My Kid Inherited My Mental Illness
I realized something was going on beyond a simple bug: My child was troubled.
Mental illness is never a walk in the park but after more than forty years with myself, I've learned to tread confidently through its harsh terrain. Most of the time I'm fine. Sometimes I'm decidedly UN-fine, but I've gotten good at recognizing this early and taking action.
I'm neither proud nor ashamed of my conditions, which range from a hypersensitive fear of microscopic pathogens to uncharacteristic apathy and despair. You get what you get and you don't get upset. I've made peace with my weird.
Then one day, my 9-year-old daughter got sick and stayed sick for several weeks. It was winter. It happens. She eventually bounced back and fell ill again. These were stomach things. Unexplained pains. The doctor recommended we consult a well-respected pediatric gastroenterologist.

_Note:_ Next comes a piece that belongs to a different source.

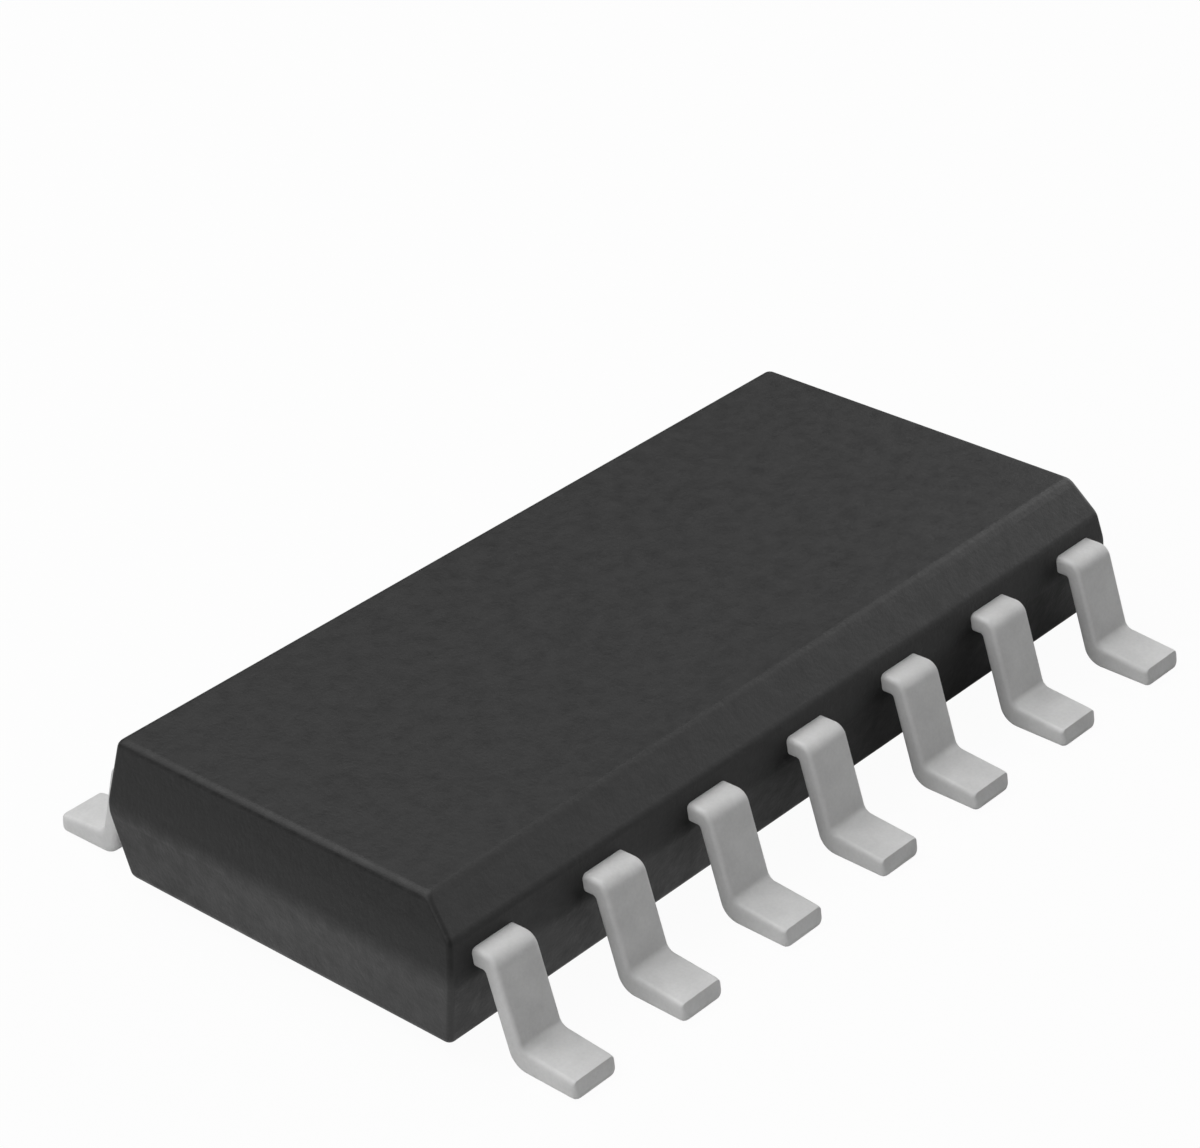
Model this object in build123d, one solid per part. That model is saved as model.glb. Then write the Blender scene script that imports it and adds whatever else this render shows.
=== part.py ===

Stool samples came back negative. Blood tests came back negative. The barium swallow (that was fun) was clear.
Then the week before her scheduled endoscopy, I got an email from her teacher saying my daughter may have taken some things that didn't belong to her: erasers, pencils, things she didn't need.
"It's probably just a misunderstanding," she wrote, but I feared otherwise. My daughter denied everything but a deep excavation of her room proved she had taken some of my belongings, and had also been hoarding food.
At that moment I realized something was going on beyond a simple bug. My child was troubled and she was suffering in secret.
And that's when I panicked. Finding out there's nothing physically wrong with you when there's clearly something wrong with you is one of the scariest experiences to have, and I'd been there many times before. Food poisoning that wasn't. Loss of appetite with no cause. Pains and sweats and jitters. And all of it coming from a traitorous organ: my own brain. But this was worse because it was my daughter's brain now, and I felt like it was all my fault.
The doctors wanted to keep searching for answers but I was certain I'd already found them. I began the tedious process of trying to find a good therapist match for my daughter, and when she refused to open up to anyone, I tried to find opportunities for her to express herself creatively and work out her anxieties physically.
I talked to her honestly about living with mental illness, and assured her that while it's occasionally awful, it's always manageable, and that her life would be as spectacular as anyone else's.
Three years later, my daughter is thriving. With the help of drawing, yoga, rock climbing, Girl Scouts and boy bands, she has found her way and she's happy. She hasn't had a stomachache in years.
Her room is still a disaster, but nothing out of the ordinary. Once she was able to name her demons, they lost most of their power. She now knows herself well enough to recognize her panic attacks and depressive spells. She knows to get fresh air, go for walks, listen to music.
She knows to talk to someone. She talks to me, because I'm no longer a failure for passing on my complicated genes, but an authority on how to accept and handle them.
A meaningful, memorable life takes strength and courage, and no one fights as fiercely as those of us with internal enemies. We are champions every day we get out of bed or walk out the door. We are independent, skilled mechanics who handle our own breaks. We know that nothing comes easy, which makes the gentle moments more beautiful.
We are empathic because we've been there, and kind to others because we've learned to be kind to ourselves. At our lowest, we are also at our most optimistic because we have to trust that it will pass.
I tell my daughter all of these things when she has a rough day and she, in turn, tells me when I have a rough day. And in this way, we have both made peace with our weird.